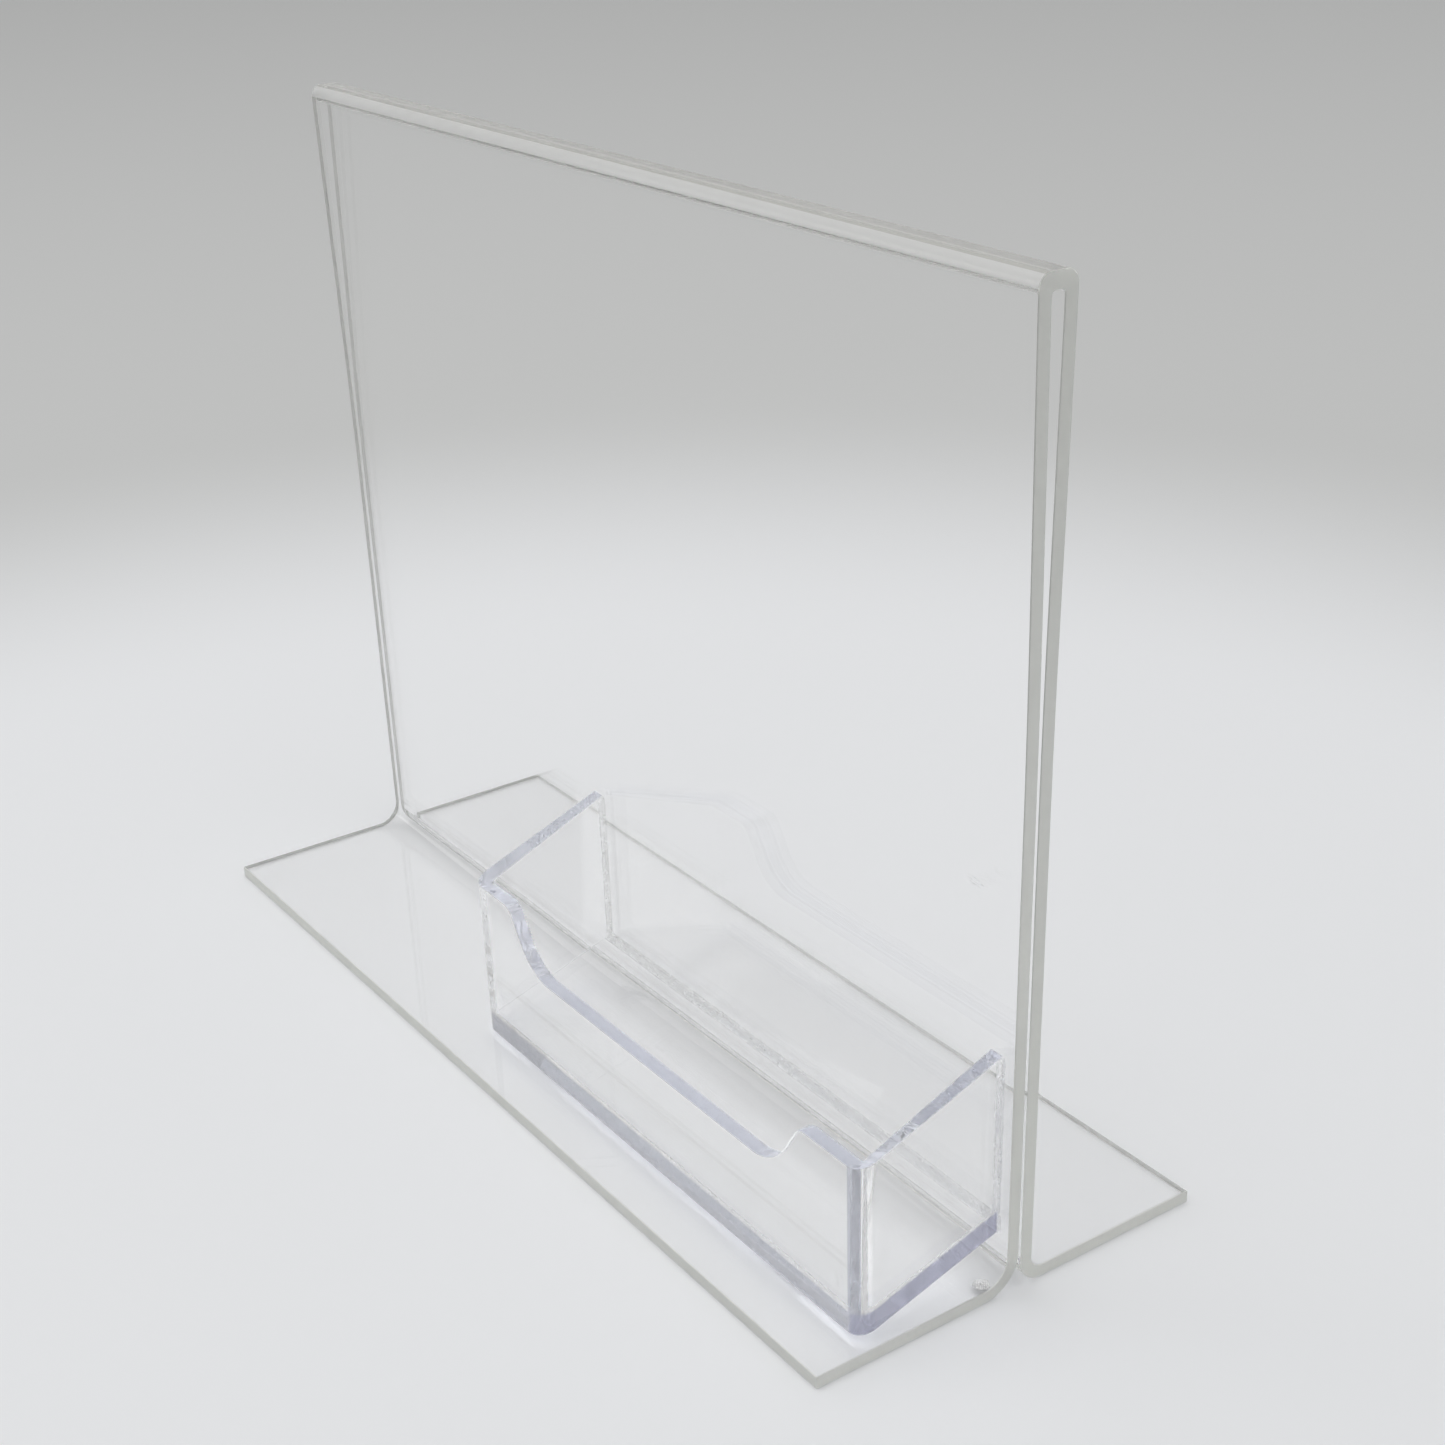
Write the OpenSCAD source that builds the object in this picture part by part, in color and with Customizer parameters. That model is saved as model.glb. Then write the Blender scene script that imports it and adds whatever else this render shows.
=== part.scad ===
// Folded acrylic sign stand with a business card pocket.
// One clear sheet is bent into an upside-down T: a front foot, a front leaf, a tight fold along
// the top, a rear leaf and a rear foot. A sign slides between the leaves from either side.
// A moulded clear pocket, which has no back wall, is cemented to the front leaf.
// X runs along the sign, -Y is the pocket's side, and Z = 0 is the surface the feet rest on.
// The origin is at the middle of the footprint.

/* [Sheet] */
// Width of the sheet, which is the width of the sign
sheet_width = 177.8; // [150:0.1:280]
// Height of the top of the fold above the table
stand_height = 137.5; // [110:0.5:220]
// Thickness of the sheet
sheet_thickness = 2; // [1.5:0.1:3]
// How far the front foot reaches from the plane midway between the leaves
front_foot_reach = 34.5; // [30:0.5:60]
// How far the rear foot reaches from the same plane
rear_foot_reach = 31.9; // [20:0.1:60]
// Inner radius of the bend above the front foot
front_bend_radius = 4; // [1:0.1:5]
// Inner radius of the bend above the rear foot
rear_bend_radius = 2; // [1:0.1:5]

/* [Sign slot] */
// Gap between the leaves low down, where they almost touch
slot_gap = 0.4; // [0.2:0.05:1]
// Height at which the leaves begin to part
parting_height = 72; // [40:1:90]
// Height over which each leaf curves away from the other
parting_length = 24; // [5:1:40]
// Angle at which each leaf leans out above that curve
leaf_lean = 0.85; // [0.5:0.05:2]
// Thickness of the sheet over the top of the slot
fold_thickness = 2.2; // [1.5:0.1:3]
// Outer radius of the top fold's two corners
fold_corner_radius = 1.9; // [0.5:0.1:2.5]
// Inner radius of the top fold's two corners
fold_inner_radius = 0.45; // [0.1:0.05:0.6]

/* [Card pocket] */
// Outer width of the pocket
pocket_width = 99.2; // [95:0.1:110]
// Distance from the pocket's right side to the sheet's right edge
pocket_inset = 2.1; // [0:0.1:30]
// Distance from the plane midway between the leaves to the pocket's front face
pocket_reach = 25.8; // [18:0.1:29]
// Thickness of the pocket's walls
pocket_wall = 2.3; // [1.2:0.1:2.5]
// Thickness of the pocket's floor, measured straight up
pocket_floor = 2.6; // [1.5:0.1:3.5]
// Height of the front wall above the foot
pocket_front_height = 26.8; // [20:0.1:40]
// How far the floor rises from front to back
floor_rise = 7.2; // [5:0.1:10]
// How far the side walls' top edges rise from front to back
side_rise = 8.6; // [0:0.1:12]
// Outer radius of the two upright front corners
pocket_corner_radius = 2.6; // [2:0.1:5]
// Inner radius of the two upright front corners
pocket_inner_radius = 0.6; // [0.3:0.1:3]

/* [Pocket's front cut-out] */
// Depth of the cut-out below the front wall's corners
cutout_depth = 9.4; // [7:0.1:14]
// Length of full-height wall left at each end, before the cut-out is shifted
cutout_land = 12.2; // [5:0.1:20]
// How far the cut-out sits left of the pocket's middle
cutout_shift = 1; // [0:0.1:3]
// Slope of the cut-out's two ends
cutout_slope = 58; // [35:1:80]
// Radius at the top of each end
cutout_top_radius = 2.6; // [1:0.1:5]
// Radius at the bottom of each end
cutout_bottom_radius = 8; // [2:0.5:10]

/* [Cement] */
// Thickness of the cement between the pocket and the leaf
cement_gap = 0.2; // [0.1:0.05:0.5]
// How far the cement squeezes out past the edge it holds
cement_squeeze = 0.45; // [0.1:0.05:1]
// Diameter of the drop of cement on the front foot
drop_diameter = 2.6; // [1:0.1:5]
// Distance from that drop to the sheet's right edge
drop_edge_gap = 0.2; // [0.1:0.1:20]
// Height of that drop above the foot
drop_height = 0.7; // [0.3:0.05:1]
// How far that drop has set up the bend
drop_climb = 2; // [0:0.1:2.5]

/* [Hidden] */
$fn = 96;
far = 300;
overrun = 2;

// The two leaves' middle plane, so that the footprint is centred on Y = 0
mid_y = (front_foot_reach - rear_foot_reach) / 2;
leaf_face = slot_gap / 2 + sheet_thickness;

// How far a leaf stands out at height z: its lean is gained evenly over parting_length, and
// ends a little below the fold, whose two ends are upright
curve_steps = 6;
curve_top = parting_height + parting_length;
lean_top = stand_height - 2 * sheet_thickness;
function lean_at(z) =
    let (s = min(max((z - parting_height) / parting_length, 0), 1))
    (s * s / 2 * parting_length + max(min(z, lean_top) - curve_top, 0)) * tan(leaf_lean);
lean_heights = [
    for (i = [0 : curve_steps]) parting_height + i * parting_length / curve_steps, lean_top
];

// Centres of the +Y foot bend and of the +Y corner at the top of the slot
function bend_centre(radius) = [leaf_face + radius, sheet_thickness + radius];
slot_top = stand_height - fold_thickness;
slot_half = slot_gap / 2 + lean_at(lean_top);
slot_corner = [slot_half - fold_inner_radius, slot_top - fold_inner_radius];
fold_half = leaf_face + lean_at(lean_top);

// The pocket in the sheet's frame
pocket_right = sheet_width / 2 - pocket_inset;
pocket_left = pocket_right - pocket_width;
pocket_middle = (pocket_left + pocket_right) / 2;
pocket_front = -pocket_reach;
pocket_back = -(leaf_face + cement_gap);
pocket_depth = pocket_back - pocket_front;
pocket_base = sheet_thickness;
pocket_top = pocket_base + pocket_front_height;
cutout_bottom = pocket_top - cutout_depth;

// Colours
acrylic = [0.88, 0.9, 0.9, 0.45];
styrene = [0.8, 0.82, 0.92, 0.5];
cement = [0.92, 0.92, 0.95, 0.8];

// The sliver between a corner and the arc that rounds it. The corner is at the origin and its
// two sides run out at the angles a and b.
module corner_sliver(a, b, radius) {
    half = (b - a) / 2;
    side = radius / tan(half);
    centre = radius / sin(half) * [cos(a + half), sin(a + half)];
    difference() {
        polygon([[0, 0], side * [cos(a), sin(a)], centre, side * [cos(b), sin(b)]]);
        translate(centre) circle(radius);
    }
}

// Points along an arc
function arc(centre, radius, from, to, steps = 12) = [
    for (i = [0 : steps])
        let (a = from + (to - from) * i / steps) centre + radius * [cos(a), sin(a)]
];

// The same points in the other order, and as seen in a mirror
function backwards(points) = [for (i = [len(points) - 1 : -1 : 0]) points[i]];
function mirrored(points) = [for (p = points) [-p[0], p[1]]];

// Turns a Y-Z outline into a bar along X from x0 to x1
module along_x(x0, x1) {
    translate([x0, 0, 0]) rotate([90, 0, 90]) linear_extrude(x1 - x0) children();
}

// The sheet's outer side from the middle of the bottom, round one foot and up its leaf, on +Y.
// The bend's inner corner runs through the bend's centre, where a circle is then cut out.
function outer_side(reach, radius) = let (bend = bend_centre(radius)) [
    [slot_gap / 2, 0], [reach, 0], [reach, sheet_thickness], [bend[0], sheet_thickness],
    bend, [leaf_face, bend[1]],
    for (z = lean_heights) [leaf_face + lean_at(z), z],
    [fold_half, stand_height]
];

// One wall of the slot, from its open bottom up to the middle of its closed top, on +Y
slot_side = [
    for (z = lean_heights) [slot_gap / 2 + lean_at(z), z],
    [slot_half, slot_corner[1]], slot_corner, [slot_corner[0], slot_top]
];

// Section of the bent sheet, rear foot on +Y and front foot on -Y
module sheet_outline() {
    difference() {
        polygon(concat(outer_side(rear_foot_reach, rear_bend_radius),
            backwards(mirrored(outer_side(front_foot_reach, front_bend_radius))),
            mirrored(slot_side), backwards(slot_side)));
        for (side = [0, 1]) mirror([side, 0]) {
            radius = side == 0 ? rear_bend_radius : front_bend_radius;
            translate(bend_centre(radius)) circle(radius);
            translate(slot_corner) circle(fold_inner_radius);
            translate([slot_gap / 2, 0])
                corner_sliver(0, 90, radius + sheet_thickness);
            translate([fold_half, stand_height])
                corner_sliver(180, 270, fold_corner_radius);
        }
    }
}

module folded_sheet() {
    color(acrylic) translate([0, mid_y, 0])
        along_x(-sheet_width / 2, sheet_width / 2) sheet_outline();
}

// Plan of the pocket, shrunk by inset on its front and sides, with rounded front corners
module pocket_plan(inset, radius, back) {
    left = pocket_left + inset;
    right = pocket_right - inset;
    front = pocket_front + inset;
    difference() {
        translate([left, front]) square([right - left, back - front]);
        translate([left, front]) corner_sliver(0, 90, radius);
        translate([right, front]) corner_sliver(90, 180, radius);
    }
}

// Y-Z outline between two sloping lines, given by their heights at the pocket's front and back
module side_outline(low, low_rise, high, high_rise) {
    polygon([[pocket_front, low], [pocket_back, low + low_rise],
        [pocket_back, high + high_rise], [pocket_front, high]]);
}

// Y-Z outline of the room above the floor, run past the pocket's back and top
module cavity_outline() {
    low = pocket_base + pocket_floor;
    slope = floor_rise / pocket_depth;
    polygon([[pocket_front, low], [pocket_back + overrun, low + slope * (pocket_depth + overrun)],
        [pocket_back + overrun, far], [pocket_front, far]]);
}

// The cut-out in the front wall, in X and Z, rounded at its bottom and flared at its top
module cutout_outline() {
    half_top = pocket_width / 2 - cutout_land;
    half_low = half_top - cutout_depth / tan(cutout_slope);
    low_x = half_low - cutout_bottom_radius * tan(cutout_slope / 2);
    top_x = half_top + cutout_top_radius * tan(cutout_slope / 2);
    right_end = concat(
        arc([low_x, cutout_bottom + cutout_bottom_radius], cutout_bottom_radius, -90, cutout_slope - 90),
        arc([top_x, pocket_top - cutout_top_radius], cutout_top_radius, 90 + cutout_slope, 90),
        [[top_x, pocket_top + overrun]]);
    polygon(concat(right_end, backwards(mirrored(right_end))));
}

module card_pocket() {
    color(styrene) translate([0, mid_y, 0]) difference() {
        intersection() {
            linear_extrude(far) pocket_plan(0, pocket_corner_radius, pocket_back);
            along_x(-far, far) side_outline(pocket_base, floor_rise, pocket_top, side_rise);
        }
        intersection() {
            linear_extrude(far) pocket_plan(pocket_wall, pocket_inner_radius, pocket_back + overrun);
            along_x(-far, far) cavity_outline();
        }
        translate([pocket_middle - cutout_shift, pocket_front + pocket_wall, 0]) rotate([90, 0, 0])
            linear_extrude(2 * pocket_wall) cutout_outline();
    }
}

// Cement behind one side wall, from above the floor's cement to just under the wall's top
module wall_cement(x0) {
    low = pocket_base + floor_rise + pocket_floor + cement_squeeze;
    high = pocket_top + side_rise - cement_squeeze;
    color(cement) translate([x0 - cement_squeeze, mid_y + pocket_back, low])
        cube([pocket_wall + 2 * cement_squeeze, cement_gap, high - low]);
}

module left_wall_cement() wall_cement(pocket_left);

module right_wall_cement() wall_cement(pocket_right - pocket_wall);

// Cement behind the floor's raised rear edge, over the pocket's whole width
module floor_cement() {
    low = pocket_base + floor_rise - cement_squeeze;
    color(cement) translate([pocket_left - cement_squeeze, mid_y + pocket_back, low])
        cube([pocket_width + 2 * cement_squeeze, cement_gap, pocket_floor + 2 * cement_squeeze]);
}

// A drop of cement that ran down the front bend by the sheet's right edge, and set there
module cement_drop() {
    drop_radius = drop_diameter / 2;
    drop_x = sheet_width / 2 - drop_edge_gap - drop_radius;
    drop_y = drop_climb - bend_centre(front_bend_radius)[0] - drop_radius;
    color(cement) translate([0, mid_y, 0]) difference() {
        translate([drop_x, drop_y, sheet_thickness]) cylinder(d = drop_diameter, h = drop_height);
        along_x(-sheet_width / 2, sheet_width / 2) sheet_outline();
    }
}

folded_sheet();
card_pocket();
left_wall_cement();
right_wall_cement();
floor_cement();
cement_drop();
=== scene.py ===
import math

import bmesh
import bpy
from mathutils import Matrix, Vector, noise


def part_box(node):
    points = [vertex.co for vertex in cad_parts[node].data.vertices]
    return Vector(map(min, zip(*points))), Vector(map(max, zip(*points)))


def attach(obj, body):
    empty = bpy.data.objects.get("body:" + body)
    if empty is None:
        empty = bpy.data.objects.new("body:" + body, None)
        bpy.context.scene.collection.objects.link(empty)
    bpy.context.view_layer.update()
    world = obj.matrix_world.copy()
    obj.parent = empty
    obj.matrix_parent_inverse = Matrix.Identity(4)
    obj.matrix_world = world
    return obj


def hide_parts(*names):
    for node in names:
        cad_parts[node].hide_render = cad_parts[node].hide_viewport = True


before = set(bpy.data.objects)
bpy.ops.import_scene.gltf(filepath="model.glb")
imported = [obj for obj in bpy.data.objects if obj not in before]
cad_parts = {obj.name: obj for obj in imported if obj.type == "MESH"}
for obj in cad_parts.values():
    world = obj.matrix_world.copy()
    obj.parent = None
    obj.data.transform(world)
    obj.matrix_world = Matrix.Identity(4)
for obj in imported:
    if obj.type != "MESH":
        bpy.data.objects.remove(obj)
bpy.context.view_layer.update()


# ------------------------------------------------------------------ the folded sheet
# One clear acrylic sheet, sawn to size and bent hot along three lines: two feet, two leaves that
# nearly touch low down, and a tight, slightly milky fold along the top. Its faces are polished. Its
# ends and the long edges of its feet are bare saw cuts with the sharp corners just taken off.
mm = 0.001
sheet_low, sheet_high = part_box("folded_sheet")
sheet_width = sheet_high.x - sheet_low.x
stand_height = sheet_high.z
sheet_thickness = 2 * mm
front_foot_reach = 34.5 * mm
leaf_plane = sheet_low.y + front_foot_reach
slot_gap = 0.4 * mm
leaf_face = slot_gap / 2 + sheet_thickness
leaf_front = leaf_plane - leaf_face
front_bend_radius = 4 * mm
rear_bend_radius = 2 * mm
parting_height = 72 * mm
parting_length = 24 * mm
leaf_lean = math.radians(0.85)
lean_top = stand_height - 2 * sheet_thickness
slot_top = stand_height - 2.2 * mm
fold_radius = 1.9 * mm
slot_radius = 0.45 * mm
sheet_arris = 0.12 * mm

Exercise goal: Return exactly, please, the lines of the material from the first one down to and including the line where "fold_inner_radius = 0.45; // [0.1:0.05:0.6]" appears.

Solution:
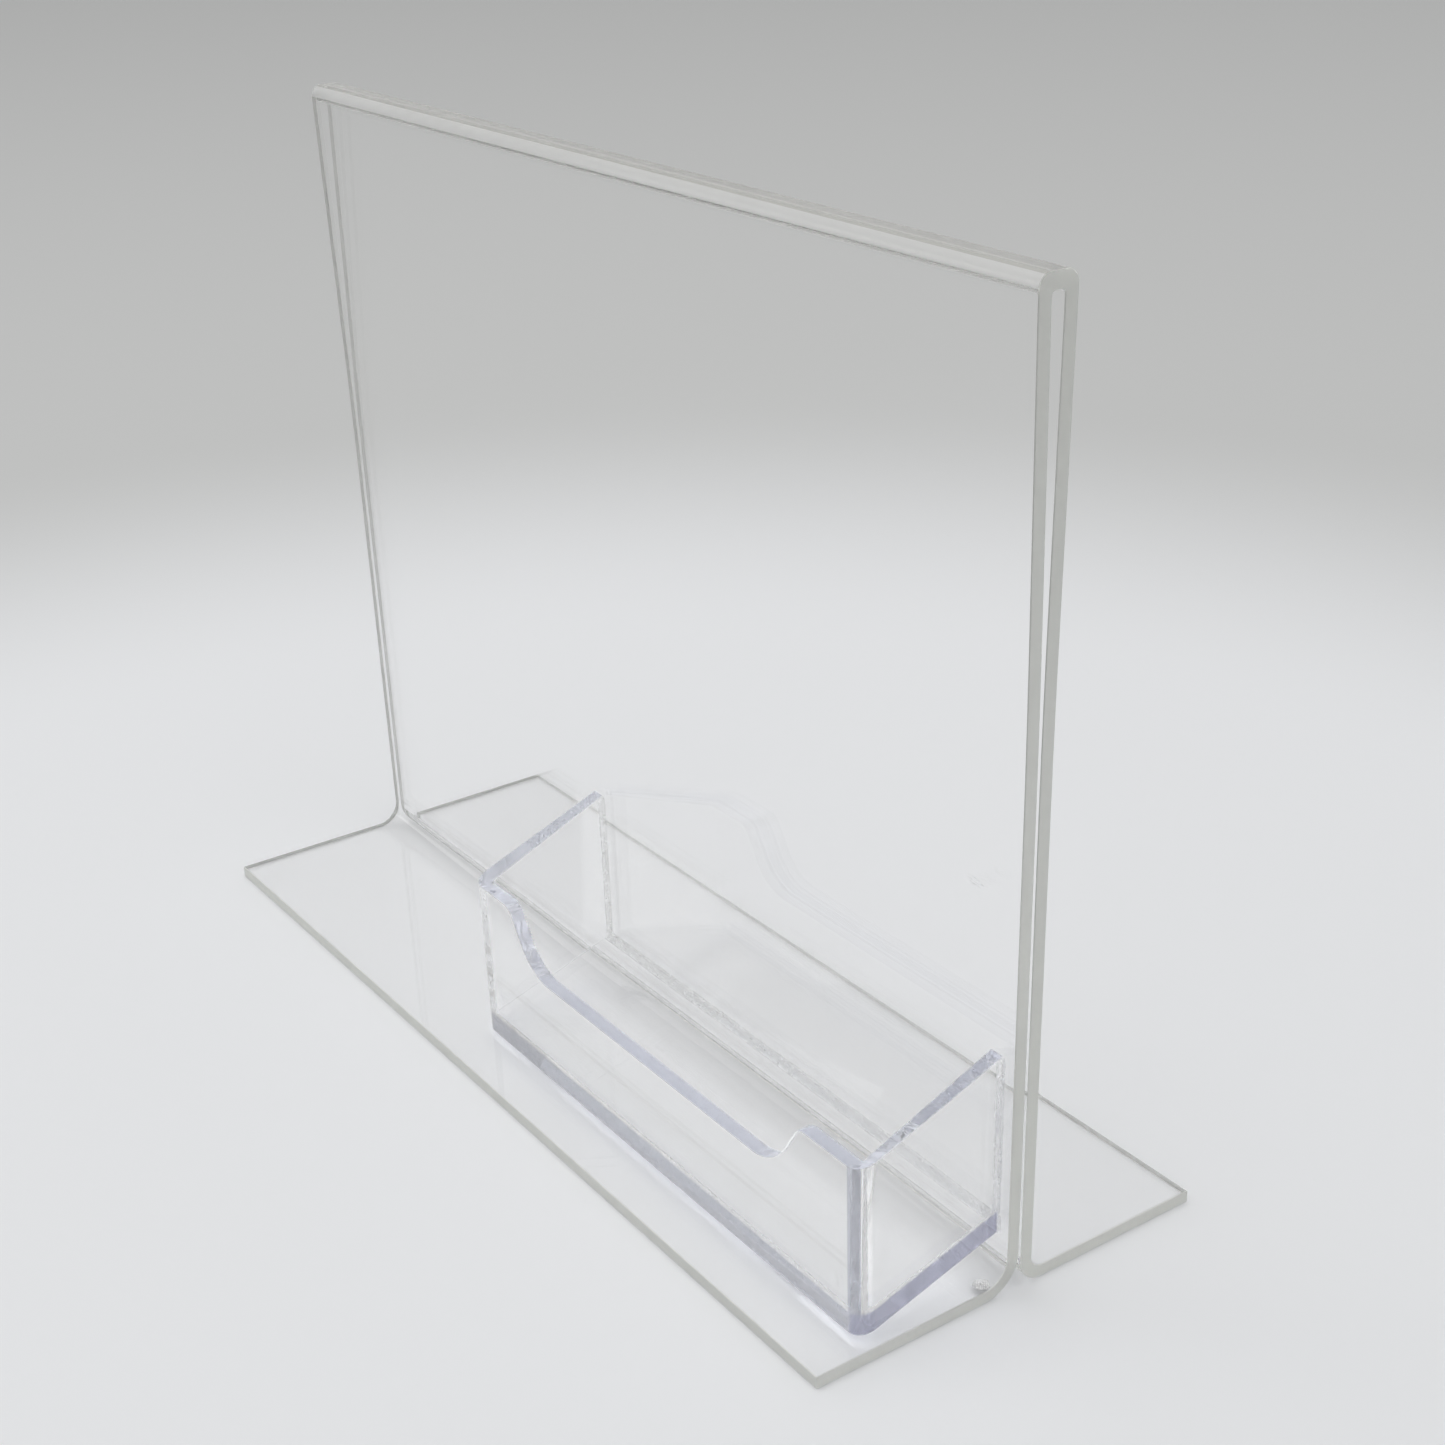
Write the OpenSCAD source that builds the object in this picture part by part, in color and with Customizer parameters. That model is saved as model.glb. Then write the Blender scene script that imports it and adds whatever else this render shows.
=== part.scad ===
// Folded acrylic sign stand with a business card pocket.
// One clear sheet is bent into an upside-down T: a front foot, a front leaf, a tight fold along
// the top, a rear leaf and a rear foot. A sign slides between the leaves from either side.
// A moulded clear pocket, which has no back wall, is cemented to the front leaf.
// X runs along the sign, -Y is the pocket's side, and Z = 0 is the surface the feet rest on.
// The origin is at the middle of the footprint.

/* [Sheet] */
// Width of the sheet, which is the width of the sign
sheet_width = 177.8; // [150:0.1:280]
// Height of the top of the fold above the table
stand_height = 137.5; // [110:0.5:220]
// Thickness of the sheet
sheet_thickness = 2; // [1.5:0.1:3]
// How far the front foot reaches from the plane midway between the leaves
front_foot_reach = 34.5; // [30:0.5:60]
// How far the rear foot reaches from the same plane
rear_foot_reach = 31.9; // [20:0.1:60]
// Inner radius of the bend above the front foot
front_bend_radius = 4; // [1:0.1:5]
// Inner radius of the bend above the rear foot
rear_bend_radius = 2; // [1:0.1:5]

/* [Sign slot] */
// Gap between the leaves low down, where they almost touch
slot_gap = 0.4; // [0.2:0.05:1]
// Height at which the leaves begin to part
parting_height = 72; // [40:1:90]
// Height over which each leaf curves away from the other
parting_length = 24; // [5:1:40]
// Angle at which each leaf leans out above that curve
leaf_lean = 0.85; // [0.5:0.05:2]
// Thickness of the sheet over the top of the slot
fold_thickness = 2.2; // [1.5:0.1:3]
// Outer radius of the top fold's two corners
fold_corner_radius = 1.9; // [0.5:0.1:2.5]
// Inner radius of the top fold's two corners
fold_inner_radius = 0.45; // [0.1:0.05:0.6]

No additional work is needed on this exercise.